Continúa este numeral indicando que “en cada época y en cada país encontramos numerosas mujeres perfectas (Cfr. Prov 31, 10) que, a pesar de las persecuciones, dificultades o discriminaciones, han participado en la misión de la Iglesia. Basta mencionar a Mónica, madre de Agustín, Macrina, Olga de Kiev, Matilde de Toscana, Eduvigis de Silesia y Eduvigis de Cracovia, Isabel de Turingia, Brígida de Suecia, Juana de Arco, Rosa de Lima, Elizabeth Seton y Mary Ward… El testimonio y las obras de mujeres cristianas han incidido significativamente tanto en la vida de la Iglesia como en la sociedad.”
Es así como podemos decir con San Juan Pablo II que “la mujer es fuerte por la conciencia de esta entrega, es fuerte por el hecho de que Dios le confía el hombre, siempre y en cualquier caso, incluso en las condiciones de discriminación social en la que pueda encontrarse. Esta conciencia y esta vocación fundamental hablan a la mujer de la dignidad que recibe de parte de Dios mismo, y todo ello la hace fuerte y la reafirma en su vocación. De este modo, la mujer perfecta (Cfr. Prov 31, 10) se convierte en un apoyo insustituible y en una fuente de fuerza espiritual para los demás, que perciben la gran energía de su espíritu. A estas mujeres perfectas deben mucho sus familias y, a veces, también las naciones”, precisó el santo en el numeral 30.
Por eso, hoy Radio Sinaí hace suyas las palabras de esta Carta Apostólica cuando señala “la Iglesia, por consiguiente, da gracias por todas las mujeres y por cada una: por las madres, las hermanas, las esposas; por las mujeres consagradas a Dios en la virginidad; por las mujeres dedicadas a tantos y tantos seres humanos que esperan el amor gratuito de otra persona; por las mujeres que velan por el ser humano en la familia, la cual es el signo fundamental de la comunidad humana; por las mujeres que trabajan profesionalmente, mujeres cargadas a veces con una gran responsabilidad social; por las mujeres perfectas y por las mujeres débiles. Por todas ellas, tal como salieron del corazón de Dios en toda la belleza y riqueza de su femineidad, tal como han sido abrazadas por su amor eterno; tal como, junto con los hombres, peregrinan en esta tierra que es la patria de la familia humana, que a veces se transforma en un valle de lágrimas. Tal como asumen, juntamente con el hombre, la responsabilidad común por el destino de la humanidad, en las necesidades de cada día y según aquel destino definitivo que los seres humanos tienen en Dios mismo, en el seno de la Trinidad inefable” (Cfr. MD n° 31).

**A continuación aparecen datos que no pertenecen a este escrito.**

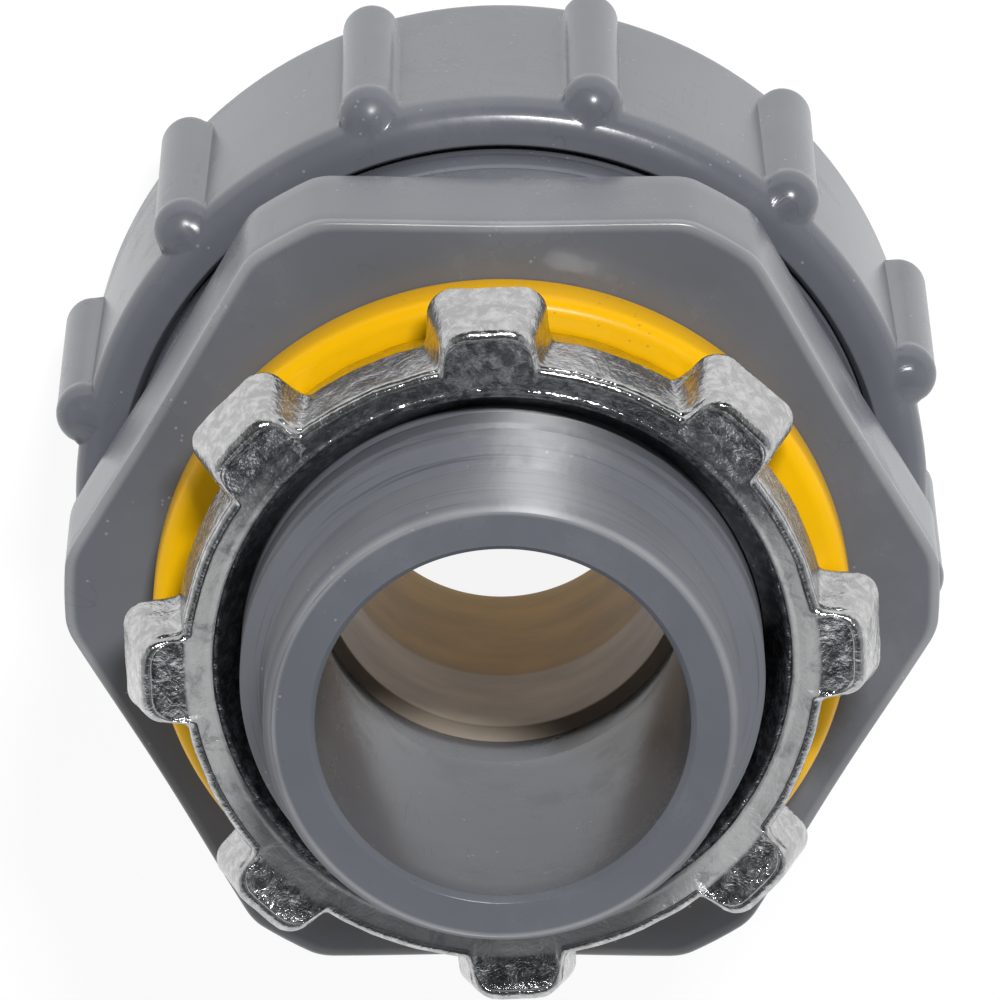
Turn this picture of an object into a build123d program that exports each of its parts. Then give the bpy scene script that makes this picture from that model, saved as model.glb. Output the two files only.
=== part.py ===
from build123d import *
from math import cos, radians
import os

# Straight half-inch connector for liquid-tight plastic conduit.
# It stands on the flat end of its gland nut with the threaded hub up.
# Millimetres. The origin is the centre of that flat end, and +Z runs along the bore to the hub.
# Threads are plain cylinders at their crests, and mating threads share the clearance below.

# Clearances
THREAD_CLEARANCE = 0.06
SLIP_CLEARANCE = 0.35
SEAT_GAP = 0.05

# Conduit that the connector takes
CONDUIT_R = 10.65

# Threaded hub
HUB_LENGTH = 13.6
HUB_THREAD_R = 10.5
HUB_LEAD_DROP = 1.0
HUB_LEAD_LENGTH = 3.8
HUB_THREAD_START = 0.7
HUB_END_CHAMFER = 0.55
HUB_END_STEP = 0.36
BORE_R = 7.43
BORE_EDGE_CHAMFER = 0.25

# Hexagonal flange with its corners turned off
FLANGE_STEP = 0.5
FLANGE_CORNER_CUT = 0.86
FLANGE_THICKNESS = 5.6
FLANGE_CORNER_ROUND = 1.2
FLANGE_EDGE_ROUND = 0.25

# Spigot behind the flange, threaded for the gland nut
SPIGOT_WALL = 4.7
SPIGOT_END_CHAMFER = 0.8
SPIGOT_MOUTH_WALL = 1.6
SHOULDER_DEPTH = 3.3
BORE_END_DEPTH = 0.15
RELIEF_STEP = 0.45

# Gland nut
NUT_LENGTH = 16.0
NUT_GAP = 4.0
NUT_WALL = 2.04
NUT_DRAFT = 0.25
NUT_RIM_ROUND = 1.15
NUT_MOUTH_CHAMFER = 0.28
NUT_MOUTH_DEPTH = 0.6
NUT_END_WALL = 3.1
NUT_END_BEVEL = 2.4
NUT_OPENING_ROUND = 1.0

# Grip ribs of the gland nut, each with a ball at its front end
RIB_COUNT = 12
RIB_FIRST_ANGLE = 18
RIB_R = 1.18
RIB_PROUD = 1.12
RIB_BALL_R = 1.28
RIB_BALL_PROUD = 1.15
RIB_BALL_SETBACK = 1.45
RIB_END_SETBACK = 4.4

# Sealing ring, which hangs off centre on the thread
RING_SLIP = 0.5
RING_WIDTH = 3.2
RING_THICKNESS = 2.3
RING_EDGE_ROUND = 0.7
RING_TOUCH = 0.1

# Cast locknut
LOCKNUT_WALL = 2.6
LOCKNUT_LUG_REACH = 2.1
LOCKNUT_THICKNESS = 5.7
LOCKNUT_PARTING_HEIGHT = 2.55
LOCKNUT_LUGS = 8
LOCKNUT_LUG_WIDTH = 4.8
LOCKNUT_FIRST_ANGLE = 2.6
LOCKNUT_FRONT_DRAFT = 0.27
LOCKNUT_FRONT_LUG_DRAFT = 0.75
LOCKNUT_BACK_DRAFT = 0.55
LOCKNUT_BACK_LUG_DRAFT = 1.05
LUG_SIDE_SHARE = 0.85
LOCKNUT_ROOT_ROUND = 0.9
LOCKNUT_TIP_ROUND = 1.1
LOCKNUT_DRAFTED_TIP_ROUND = 0.8
LOCKNUT_MOUTH_FLARE = 0.94
LOCKNUT_MOUTH_DEPTH = 2.3
LOCKNUT_BACK_CHAMFER = 0.4

# Ferrule inside the conduit
FERRULE_FLANGE_THICKNESS = 2.0
FERRULE_LENGTH = 12.2
FERRULE_MOUTH_DROP = 0.4
FERRULE_FUNNEL_DROP = 0.33
FERRULE_FUNNEL_LENGTH = 5.1
FERRULE_TAPER = 0.75
FERRULE_STEM_WALL = 0.75
FERRULE_TIP_WALL = 0.95
FERRULE_TIP_ROUND = 0.3

# Compression ring between the gland nut and the spigot
WEDGE_COLLAR_HEIGHT = 3.1
WEDGE_HEIGHT = 6.2
WEDGE_NOSE_WALL = 0.8
WEDGE_BORE_CLEARANCE = 0.15
WEDGE_SEAT_OVERRUN = 1.2
WEDGE_GAP = 0.35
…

Así, hoy vemos el valor inmenso de la mujer a quien con humildad pedimos perdón por nuestros errores, por las veces que no hemos sabido amarlas y respetarlas, por las veces que no hemos sabido honrarlas como tesoro preciado en sí mismas; pues al ver a María, constatamos que el valor de la mujer es tan grande, que el eterno y Dios… quiso tomar de una mujer su propia sangre, de ella su carne y su color de piel, de ella aprendió sus primeros pasos y hasta el pronunciar sus primeras palabras… A la mujer, gracias, que estamos en deuda contigo.